Kedua, dengan langsung masuk ke tabulasi suara dengan formulir C1 dan selanjutnya yang juga palsu. Rentetan modus kedua adalah pemilih fiktif, TPS fiktif, tabulasi suara fiktif dengan formulir penghitungan suara palsu.
Ketiga, melakukan shortcut dengan tidak membuat kertas suara atau formulir penghitungan suara palsu tetapi langsung 'bermain' di proses tabulasi angka perolehan suara.
Ketiga skenario tersebut amatlah mungkin terjadi dikarenakan masih lemahnya rentang kendali pengawasan terutama didaerah-daerah terpencil. Hal ini hanya teramat mungkin dilakukan dengan pemetaan sosio-geografis yang cukup detail dan terukur. Serta diperlukan penguasaan yang cukup kuat terhadap penyelenggara pemilihan lokal termasuk juga terhadap aparat negara yang menjaga dan mengawasi pelaksanaan pemilihan di tingkat lokal.

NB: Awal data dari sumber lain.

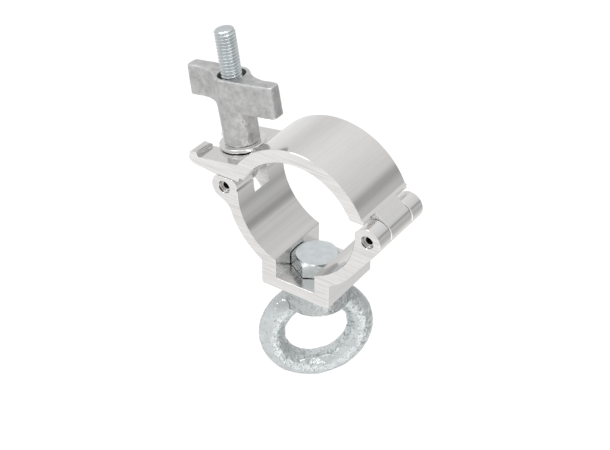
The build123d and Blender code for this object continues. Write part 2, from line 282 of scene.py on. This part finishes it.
FORGED_TONES = ((0.61, 0.65, 0.655), (0.78, 0.82, 0.825))
FORGED_PIT_TONE = (0.26, 0.27, 0.27, 1)
# tone of the painted highlight on the forging's edges
FORGED_HIGHLIGHT_TONE = (0.82, 0.85, 0.86, 1)
# tone of the painted shade that the saddle's base casts on the collar
COLLAR_SHADE_TONE = (0.46, 0.47, 0.465, 1)
COLLAR_FROM = COLLAR_BOTTOM - 2.5             # painted shade from the saddle's base comes in from here up
COLLAR_FULL = COLLAR_BOTTOM + 1.5
EDGE_POINTINESS = (0.50, 0.56)                # of a flat face, and of an edge with the full painted highlight


def aluminium(name, saw_dip, end_tone, seat_at):
    """Extrusion with fine draw lines along Y and saw-cut ends with parallel saw lines.

    The tube seat, centred on seat_at (x and z in millimetres), is streaked and darkened by painted shade, most
    towards its bottom.
    """
    metal = Metal(name)
    facing_y = metal.math("ABSOLUTE", metal.axis(metal.normal, "Y"))
    sawn = metal.math("GREATER_THAN", facing_y, SAWN_NORMAL)
    height_mm = metal.axis(metal.millimetres, "Z")

    along_y = metal.place(metal.millimetres, (1, 0.012, 1))
    fine = metal.noise(along_y, 1.6, 4.0, 0.6)
    broad = metal.noise(along_y, 0.22, 1.0)
    streaks = metal.noise(along_y, 0.30, 2.0, 0.55)
    patches = metal.noise(metal.place(metal.millimetres, (1, 0.35, 1)), 0.16, 3.0, 0.6)
    grains = metal.noise(metal.millimetres, 2.2, 2.0)
    saw_lines = metal.place(metal.millimetres, (0.035, 0, 1), (0, radians(-saw_dip), 0))
    coarse_saw = metal.noise(saw_lines, 1.15, 2.0, 0.5)
    fine_saw = metal.noise(saw_lines, 3.2, 3.0, 0.7)
    saw = metal.weighted((coarse_saw, 0.62), (fine_saw, 0.38))

    side = metal.ramp(fine, [(0.3, SIDE_TONES[0]), (0.7, SIDE_TONES[1])])
    tint = metal.ramp(patches, [(0.3, SIDE_TINTS[0]), (0.7, SIDE_TINTS[1])])
    side = metal.multiplied(side, tint)

    # the seat: streaks, and painted shade that darkens it all over
    wear_and_painted_light = metal.multiplied(side, metal.ramp(streaks, [(0.36, 0.84), (0.60, 0.96)]))
    # painted shade, deeper towards the bottom of the seat
    seat_shade = metal.spread(height_mm, 0.0, 0.5, SEAT_SHADE_FROM, SEAT_SHADE_FULL)
    wear_and_painted_light = metal.choose_colour(seat_shade, wear_and_painted_light, SEAT_SHADE_TONE)
    seat_x, seat_z = seat_at
    across = metal.place(metal.millimetres, (1, 0, 1))
    from_seat = metal.vector_math("DISTANCE", across, (seat_x, 0, seat_z))
    in_seat = metal.math("LESS_THAN", from_seat, SEAT_R + SEAT_MARGIN)
    side = metal.choose_colour(in_seat, side, wear_and_painted_light)

    dark, light = [tuple(part * end_tone for part in tone) for tone in END_TONES]
    end = metal.ramp(saw, [(0.36, dark), (0.56, light)])
    end = metal.multiplied(end, metal.ramp(grains, [(0.28, 0.88), (0.40, 1.0)]))

    side_rough = metal.math("ADD", metal.spread(fine, 0.08, 0.13),
                            metal.spread(patches, -0.02, 0.05))
    in_base = metal.math("LESS_THAN", height_mm, BASE_TOP)
    side_rough = metal.math("ADD", side_rough, metal.math("MULTIPLY", in_base, 0.13))
    end_rough = metal.spread(saw, 0.62, 0.46)

    side_height = metal.weighted((fine, 0.0028), (broad, 0.05), (grains, 0.003))
    end_height = metal.math("MULTIPLY", saw, 0.11)
    return metal.finished(
        metal.choose_colour(sawn, side, end),
        metal.choose(sawn, side_rough, end_rough),
        metal.choose(sawn, side_height, end_height),
    )


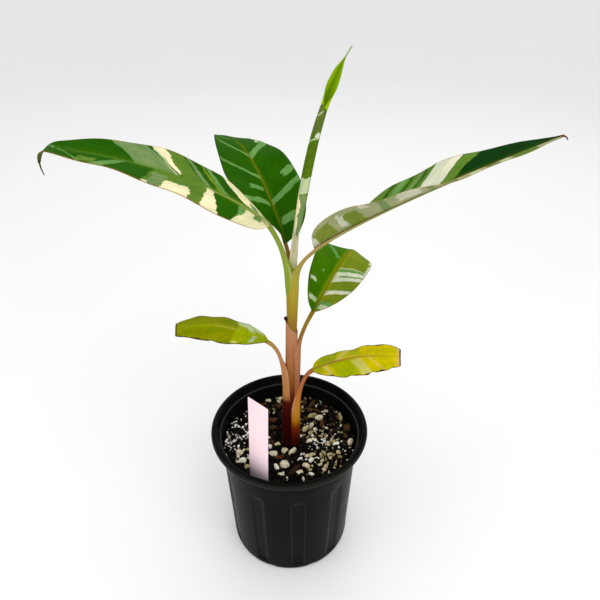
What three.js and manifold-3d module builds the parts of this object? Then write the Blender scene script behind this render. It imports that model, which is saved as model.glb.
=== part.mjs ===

Modus Penguasaan Instrumen Pemilihan Lokal
Modus ini lebih tradisional lagi, mengingat praktik struktural ini sudah secara sistemik dilakukan berulang-ulang di pemilu era Orde Baru yang menempatkan Golkar selalu sebagai pemenang. Mekanisme kecurangan dengan modus ini biasanya dilakukan lebih awal dengan cara menempatkan orang-orang yang dianggap bisa 'membantu' calon tertentu sebagai KPPS di TPS, PPS di desa dan PPK di kecamatan.
Secara sistemik, biasanya para KPPS "binaan" ini akan membuka TPS lebih pagi dari ketentuan, mengorganisir pemilih calon tertentu untuk memilih lebih dulu serta menutup TPS sebelum waktunya. Di TPS-TPS yang KPPSnya telah direktut calon tertentu biasanya formulir C6 yang berisi jumlah dan daftar pemilih di TPS tersebut tidak dibuka alias 'diendapkan', sehingga pemilih tidak dapat mengetahui berapa jumlah pemilih di TPS itu dan berapa sisa suara tidak terpakai karena pemilihnya tidak menggunakan hak pilih, apalagi jika TPS ditutup lebih awal dari waktu seharusnya.
Biasanya, kertas suara tidak terpakai akan "digarap" diperjalanan menuju PPS di kantor desa. Kertas-kertas suara tersebut akan dicoblosi untuk calon tertentu, bahkan kertas suara pemilih yang telah dicoblos calon lainnya bisa dibuat menjadi 'blangko' atau rusak. Praktik ini dikenal dengan istilah "memacul suara". Biasanya oknum penyelenggara pemilihan lokal yang menjadi anasir praktik ini juga dibekali segel kotak suara untuk mengganti segel lama yang dirusak untuk membuka kotak suara ditengah perjalanan.
Walaupun terkadang masih sering terjadi perdebatan antar saksi calon karena terjadi ketidak-cocokan perolehan suara di TPS, biasanya kemudian akan ditentukan hasil akhirnya dengan membuka kotak suara dan menghitung ulang kertas suara. Tentu saja penghitungan perolehan suara berbasis kertas suara akan memenangkan calon yang sudah merekayasa proses pemilihan, mengingat kertas suara sudah dipacul diperjalanan.
Ke Mana Dana Pemilihan Seorang Calon Dibelanjakan?
Kita selalu berdebat tentang dana kampanye, baik dana kampanye perorangan (caleg atau capres) maupun partai politik. Bahkan KPU membuat persyaratan ketat tentang aturan sumber dana kampanye tersebut. Kita lalu mengabaikan persoalan dimana dana kampanye tersebut dipergunakan. KPU mensinyalir adanya praktik politik uang dengan menguncinya lewat aturan penerimaan dana kampanye.
Padahal sumber dana kampanye itu hanyalah persoalan di hulu, kita kemudian ikut mengabaikan proses di hilir, yaitu dimana dana tersebut dibelanjakan. Sebesar apapun dana kampanye dimiliki seorang calon atau partai politik, jika dana tersebut tidak bisa dibelanjakan untuk membeli suara maka itu bukanlah merupakan suatu ancaman.